FUN FACT : Canadian law requires ice wine grapes to freeze naturally on the vine at –8°C or lower. Mechanical freezing? Disqualified. It’s the kind of high-stakes harvest and farming flair that Japan can’t get enough of. It’s not hard to see why it plays so well here. Ice wine—frozen grapes, painstakingly harvested by hand in the dead of winter—hits all the Japanese pleasure centers: rarity, intensity, and a story you can taste.
That’s the thing about Japanese consumption culture—it isn’t just about buying something foreign; it’s about engaging with it deeply. And when that product is backed by a nation’s clean, green image (Canada’s other calling card), the drama lands even harder.
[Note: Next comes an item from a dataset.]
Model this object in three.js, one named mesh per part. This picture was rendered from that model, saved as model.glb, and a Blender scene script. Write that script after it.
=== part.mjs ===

From five-star tasting menus and crafty cocktails to high-end beauty counters and luxury gift boxes, Canada’s sweetest exports are redefining indulgence in Japan.
Cultural chemistry, not coincidence
Sure, maple syrup and ice wine aren’t the backbone of global trade. But they matter in a different, softer way. They’re edible ambassadors, offering a taste of Canada’s identity—earthy, unhurried, natural—to a culture that prizes authenticity and elegance.
This isn’t just lifestyle fluff, either. These products play subtle roles in the wider Japan-Canada relationship. Trade missions often include maple or wine tastings. Cultural events—like Canada Day celebrations in Tokyo—feature them front and center. And as tourism between the two countries rebounds, they’re becoming markers of curiosity and connection.
The more interesting story, though, is on the micro level. A Japanese teen picking out a small jar of Canadian maple syrup as a gift. A Toronto sommelier learning Japanese to better explain ice wine at a Sapporo food fair. It’s the quiet diplomacy of taste.
The future of the flavor bridge
If you think this is all some niche foodie exchange, think again. Canada is leaning into it. Maple syrup producers are now crafting products specifically for the Japanese market—smaller sizes, sleeker packaging, even flavor infusions. Niagara wineries are investing in Japanese labeling, staff training, and shipping strategies.
Meanwhile, back in Canada, Japanese influence is starting to echo. You’ll see ice wine in yuzu cocktails at downtown Vancouver bars, or Japanese-style pancakes topped with whipped matcha cream and a maple drizzle.
And it’s not just product-based. It’s lifestyle-based. Both countries have slow-living subcultures, pockets of people chasing quiet pleasures and high-detail beauty. And that shared aesthetic—call it slow luxury, call it refined rustic—ties a surprising number of threads together.
Quick recap: how this cross-cultural pairing works
- Shared Values: Japan loves process and purity; Canada delivers with syrup and wine that require both.
- Luxury Framing: What’s pantry-basic in Canada becomes aspirational in Japan—with pricing and packaging to match.
- Tactile Diplomacy: These products show up in cultural events, gifting rituals, and boutique retail—quiet soft power in action.
- Lifestyle Sync: Japan’s curation meets Canada’s authenticity. The result? Taste-driven alignment with real staying power.